Capriles offers discounts to Venezuelan clients. An Italian-made jacket costs $375, reduced from $498. Gas masks go for around $140. Other popular items include Mace, stun guns and more powerful electromuscular disruption devices, which can put down a human target at 20 feet.
"We are going back, but we have to be prepared," said Leopoldo Baptista, the 60-year-old owner of a major Venezuelan construction company. Baptista spent several thousand dollars at Spytrix on protective gear for his wife and children.
Venezuelans have always felt at home in Miami. After an oil boom in the 1960s made the country the fifth-largest exporter of crude in the world, middle-class Venezuelans became frequent visitors at Miami shopping malls.
At least 40,000 Venezuelans live in South Florida, according to the 2000 census. The figure is likely much larger as nonresidents tend to be undercounted. Most new arrivals enter the country on tourist visas valid for up to six months.
Since the strike began, it is not uncommon to see cars in South Florida flying the Venezuelan flag. About 40 demonstrators held a protest recently outside a Citgo gas station, a chain affiliated with Venezuela's state-owned oil company.
When opposition leaders announced in late December that they were calling for a February referendum on Chavez's rule, the Venezuelan consulate in Miami was besieged by thousands of expatriates seeking to register to vote.

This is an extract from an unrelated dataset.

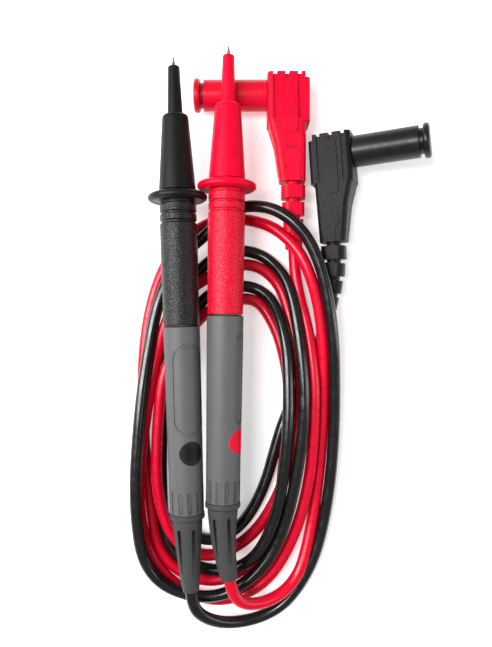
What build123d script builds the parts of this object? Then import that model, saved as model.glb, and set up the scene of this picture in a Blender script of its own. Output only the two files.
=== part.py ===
from build123d import *
from math import cos, pi, radians, sin, tan
import os

# A pair of meter test leads, one black and one red: two probes, two right-angle safety plugs and the two
# leads between them, lying in one loose coil on a table. Millimetres. +Y runs towards the probe tips, +Z is
# up, the table is Z = 0 and the origin is under the middle of the probes and plugs.

os.makedirs("parts", exist_ok=True)

# ---- Lead ----
LEAD_R = 2.1
COPPER_R = 0.9
FIT = 0.02  # gap left round a piece that is pressed or moulded in

# ---- Probe: stations are measured back from the point of the tip ----
PROBE_HEIGHT = 15.5
TIP_R = 1.0
TIP_SHOWN = 3.5
SLIDE = 15.0  # how far the sheath draws back over half a turn
RUNNING = 0.1  # radial gap between pieces that slide or turn on each other
NOSE = 20.0
GUARD = 46.7
GRIP = 49.7
GRIP_END = 91.9
HANDLE = 92.5
HANDLE_END = 155.7
COLLAR_END = 158.0
BOOT_END = 182.5
GUARD_R = 10.1
CARRIER_R = 3.1
TUBE_R = 4.1
CAM_R = 5.0
CAM_PIN_R = 0.75
CAM_PIN = 63.0
TUBE_START = 48.0
TUBE_END = 112.0
HANDLE_SKIN = [(6.27, HANDLE), (6.17, 110.0), (6.05, 125.0), (5.9, 140.0), (5.8, HANDLE_END)]
BOOT_RADII = [(5.15, 0.0), (5.0, 3.0), (4.55, 8.0), (4.1, 13.0), (3.6, 18.0), (3.1, 22.6), (2.75, 24.5)]
BADGE = 134.8
BADGE_R = 4.0
PANEL = (98.0, 129.0)
PANEL_HALF_WIDTH = 5.0
PANEL_DEPTH = 0.25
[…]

"We registered almost 4,000 new voters," said the consul, Antonio Hernandez, double the existing number.
Like Miami, Venezuela was a refuge for Cuban exiles after Fidel Castro's 1959 revolution. These days the political ties are stronger. Opponents of Chavez accuse him of trying to create a Castro-style dictatorship.
On Saturday Cuban exiles are organizing a rally in Miami's Little Havana neighborhood to express their solidarity with the anti-Chavez cause.
Venezuela's political crisis is a daily topic on Spanish-language TV and radio news shows. Miami's Univision affiliate, WLTV-Ch. 23, devoted a 20-minute segment on its Saturday morning show, Miami Now, to a studio debate between Venezuelan exiles.
Two Miami radio hosts made headlines last week when they caught Chavez in an on-air prank. The pair managed to have a live phone conversation with Chavez by using tape of Castro's voice.
Cuban exiles also are playing host to dissident Venezuelan military officers who have rebelled against Chavez.
Last week the president's former pilot, air force Maj. Juan Diaz, held a news conference accusing Chavez of providing financial support to the former Taliban government in Afghanistan and al-Qaida. Diaz, who offered no evidence, also alleged that Venezuelan civilians were being sent to Cuba for secret military training.
During the political crisis, airlines have trimmed their operations from 21 daily flights between Miami and Venezuela to eight. Revenue lost from visitors to Miami is estimated at $60-million a month, according to the Venezuelan American Chamber of Commerce.
The strike also has hurt local businesses, which have been unable to ship goods.
With supplies drying up in Caracas, Venezuelans who travel home are presented with long shopping lists from friends and relatives.
"I just got a call from a family member asking me to bring flour, coffee, beer and Pepsi," Bethencourt said. "Can you believe it? Those are all Venezuelan export products. Now there isn't even any Pepsi!"
He and two brothers are planning to rotate in and out of Venezuela for the next few months keeping an eye on the family business.
"I have no idea how long this will last," he said.
Despite the comparisons with Cuba's Castro, Bethencourt and other Venezuelan exiles are hoping they won't have to wait 40 years.